**** Supplied information

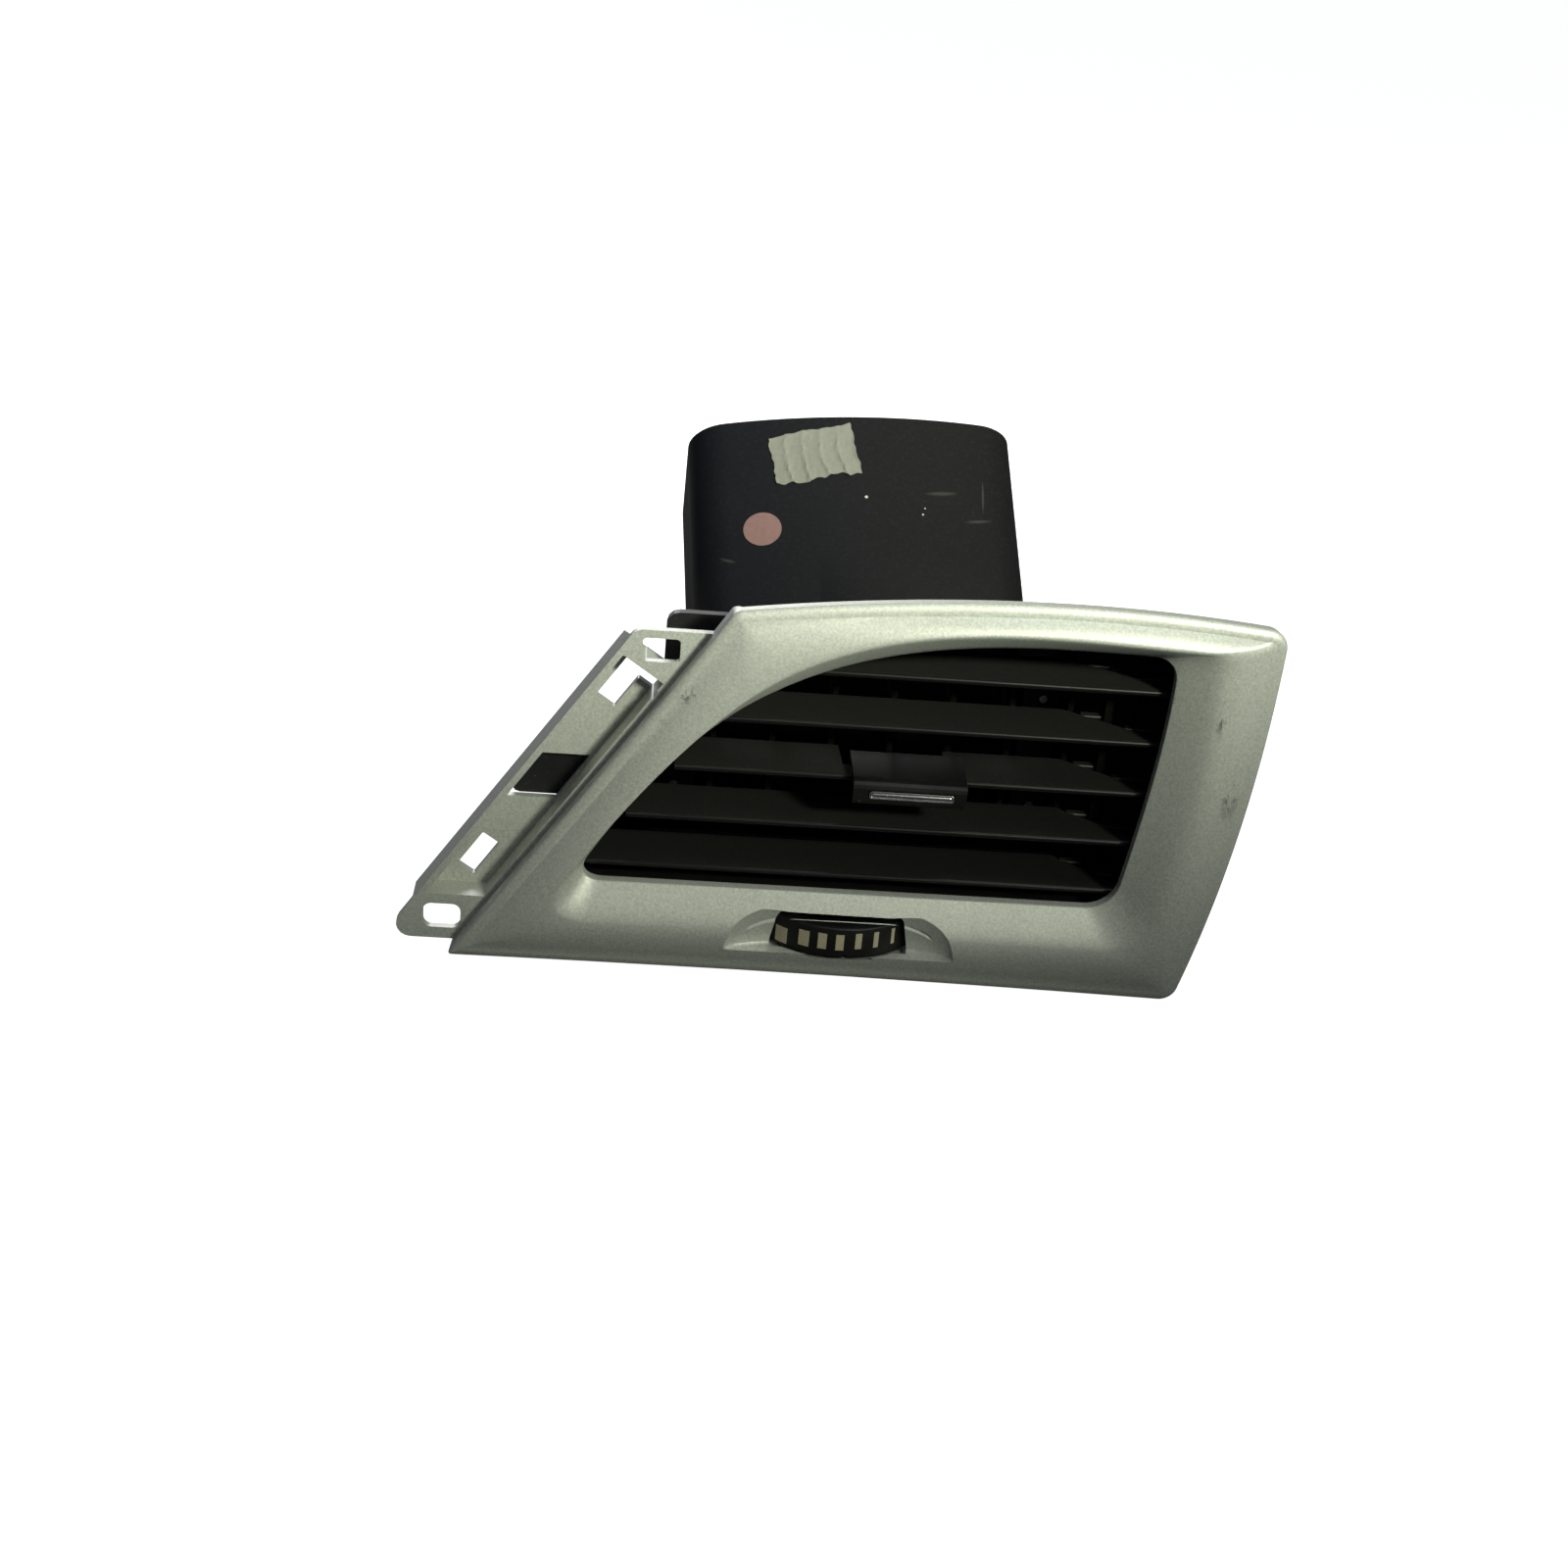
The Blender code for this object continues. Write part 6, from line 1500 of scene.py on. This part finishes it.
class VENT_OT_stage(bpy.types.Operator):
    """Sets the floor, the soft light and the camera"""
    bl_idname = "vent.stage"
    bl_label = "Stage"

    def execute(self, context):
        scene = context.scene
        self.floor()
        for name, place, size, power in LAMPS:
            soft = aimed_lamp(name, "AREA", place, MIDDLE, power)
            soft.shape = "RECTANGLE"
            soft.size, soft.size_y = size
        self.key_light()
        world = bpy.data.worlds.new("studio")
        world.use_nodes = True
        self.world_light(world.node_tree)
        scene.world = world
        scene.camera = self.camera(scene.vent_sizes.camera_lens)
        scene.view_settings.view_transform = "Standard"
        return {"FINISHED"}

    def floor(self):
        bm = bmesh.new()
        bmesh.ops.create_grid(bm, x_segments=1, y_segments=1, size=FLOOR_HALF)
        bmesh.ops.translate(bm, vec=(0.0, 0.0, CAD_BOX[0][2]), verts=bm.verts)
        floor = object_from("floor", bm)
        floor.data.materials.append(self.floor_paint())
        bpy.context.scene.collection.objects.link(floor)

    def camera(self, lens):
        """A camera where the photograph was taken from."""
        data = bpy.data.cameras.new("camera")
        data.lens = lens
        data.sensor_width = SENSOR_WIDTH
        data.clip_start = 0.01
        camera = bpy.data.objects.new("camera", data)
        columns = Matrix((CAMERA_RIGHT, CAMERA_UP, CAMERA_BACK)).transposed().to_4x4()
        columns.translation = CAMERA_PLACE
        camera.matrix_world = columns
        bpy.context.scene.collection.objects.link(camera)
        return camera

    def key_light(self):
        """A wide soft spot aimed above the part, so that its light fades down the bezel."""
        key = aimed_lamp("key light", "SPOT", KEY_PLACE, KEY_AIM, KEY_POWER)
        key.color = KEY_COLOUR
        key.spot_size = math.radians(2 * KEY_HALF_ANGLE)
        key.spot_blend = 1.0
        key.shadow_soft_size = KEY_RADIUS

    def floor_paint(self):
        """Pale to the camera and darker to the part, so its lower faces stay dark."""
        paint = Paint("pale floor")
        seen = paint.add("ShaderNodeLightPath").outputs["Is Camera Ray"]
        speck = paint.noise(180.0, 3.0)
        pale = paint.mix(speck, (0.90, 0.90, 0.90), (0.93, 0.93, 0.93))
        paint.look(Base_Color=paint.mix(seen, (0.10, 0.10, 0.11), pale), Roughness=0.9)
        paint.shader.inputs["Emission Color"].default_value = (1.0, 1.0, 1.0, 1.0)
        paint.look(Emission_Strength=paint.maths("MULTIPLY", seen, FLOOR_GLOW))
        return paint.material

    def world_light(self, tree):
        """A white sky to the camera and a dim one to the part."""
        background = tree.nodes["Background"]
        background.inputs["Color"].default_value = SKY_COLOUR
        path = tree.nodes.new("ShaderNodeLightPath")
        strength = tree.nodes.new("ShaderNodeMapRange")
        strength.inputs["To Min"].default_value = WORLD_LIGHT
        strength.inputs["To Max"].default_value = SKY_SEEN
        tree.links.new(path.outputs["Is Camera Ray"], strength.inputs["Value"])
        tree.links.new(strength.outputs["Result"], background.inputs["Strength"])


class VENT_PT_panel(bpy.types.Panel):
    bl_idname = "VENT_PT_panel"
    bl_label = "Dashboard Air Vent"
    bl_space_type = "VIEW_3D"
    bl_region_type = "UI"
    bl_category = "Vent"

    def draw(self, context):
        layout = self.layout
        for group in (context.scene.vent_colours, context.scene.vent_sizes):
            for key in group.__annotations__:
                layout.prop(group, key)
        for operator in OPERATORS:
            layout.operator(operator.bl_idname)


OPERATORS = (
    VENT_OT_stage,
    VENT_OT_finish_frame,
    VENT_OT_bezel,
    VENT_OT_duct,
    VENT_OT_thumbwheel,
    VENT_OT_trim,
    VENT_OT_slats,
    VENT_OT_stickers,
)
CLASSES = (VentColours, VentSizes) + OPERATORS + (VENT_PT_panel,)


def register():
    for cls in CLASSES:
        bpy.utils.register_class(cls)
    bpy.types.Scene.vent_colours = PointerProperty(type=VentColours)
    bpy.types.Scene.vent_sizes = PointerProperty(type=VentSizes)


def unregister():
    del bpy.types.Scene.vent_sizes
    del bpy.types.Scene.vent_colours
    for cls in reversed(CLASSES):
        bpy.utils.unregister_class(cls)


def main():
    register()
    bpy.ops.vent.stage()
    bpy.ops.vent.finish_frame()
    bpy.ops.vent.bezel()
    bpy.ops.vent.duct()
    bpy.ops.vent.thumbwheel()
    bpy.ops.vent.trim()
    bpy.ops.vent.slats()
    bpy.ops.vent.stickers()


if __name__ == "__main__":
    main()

********

» Short task: Return nothing but the lines from the first line of the listing through the line with "bpy.context.scene.collection.objects.link(floor)", please, keeping every one of them unchanged.

» Solution to this task:
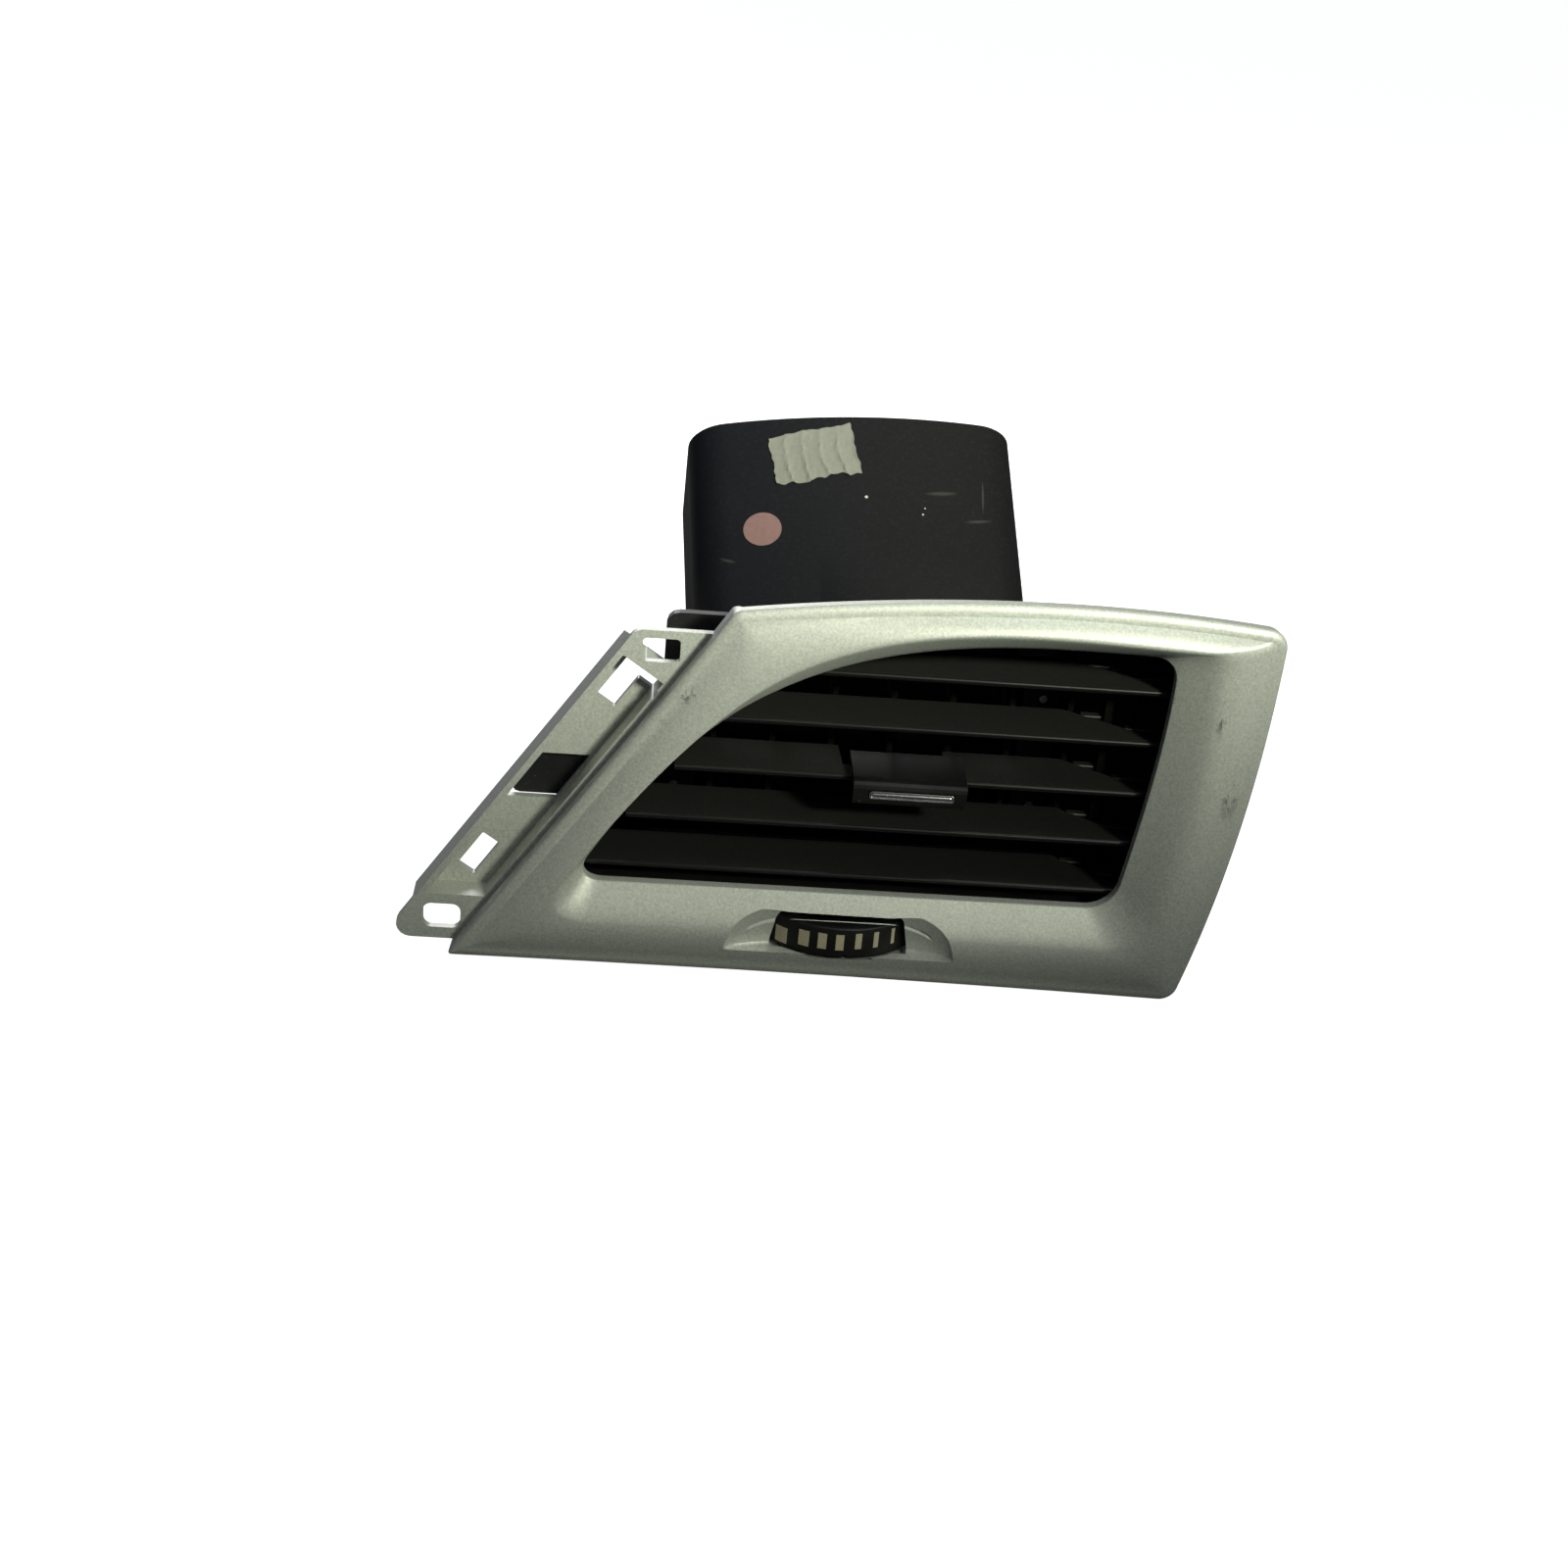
The Blender code for this object continues. Write part 6, from line 1500 of scene.py on. This part finishes it.
class VENT_OT_stage(bpy.types.Operator):
    """Sets the floor, the soft light and the camera"""
    bl_idname = "vent.stage"
    bl_label = "Stage"

    def execute(self, context):
        scene = context.scene
        self.floor()
        for name, place, size, power in LAMPS:
            soft = aimed_lamp(name, "AREA", place, MIDDLE, power)
            soft.shape = "RECTANGLE"
            soft.size, soft.size_y = size
        self.key_light()
        world = bpy.data.worlds.new("studio")
        world.use_nodes = True
        self.world_light(world.node_tree)
        scene.world = world
        scene.camera = self.camera(scene.vent_sizes.camera_lens)
        scene.view_settings.view_transform = "Standard"
        return {"FINISHED"}

    def floor(self):
        bm = bmesh.new()
        bmesh.ops.create_grid(bm, x_segments=1, y_segments=1, size=FLOOR_HALF)
        bmesh.ops.translate(bm, vec=(0.0, 0.0, CAD_BOX[0][2]), verts=bm.verts)
        floor = object_from("floor", bm)
        floor.data.materials.append(self.floor_paint())
        bpy.context.scene.collection.objects.link(floor)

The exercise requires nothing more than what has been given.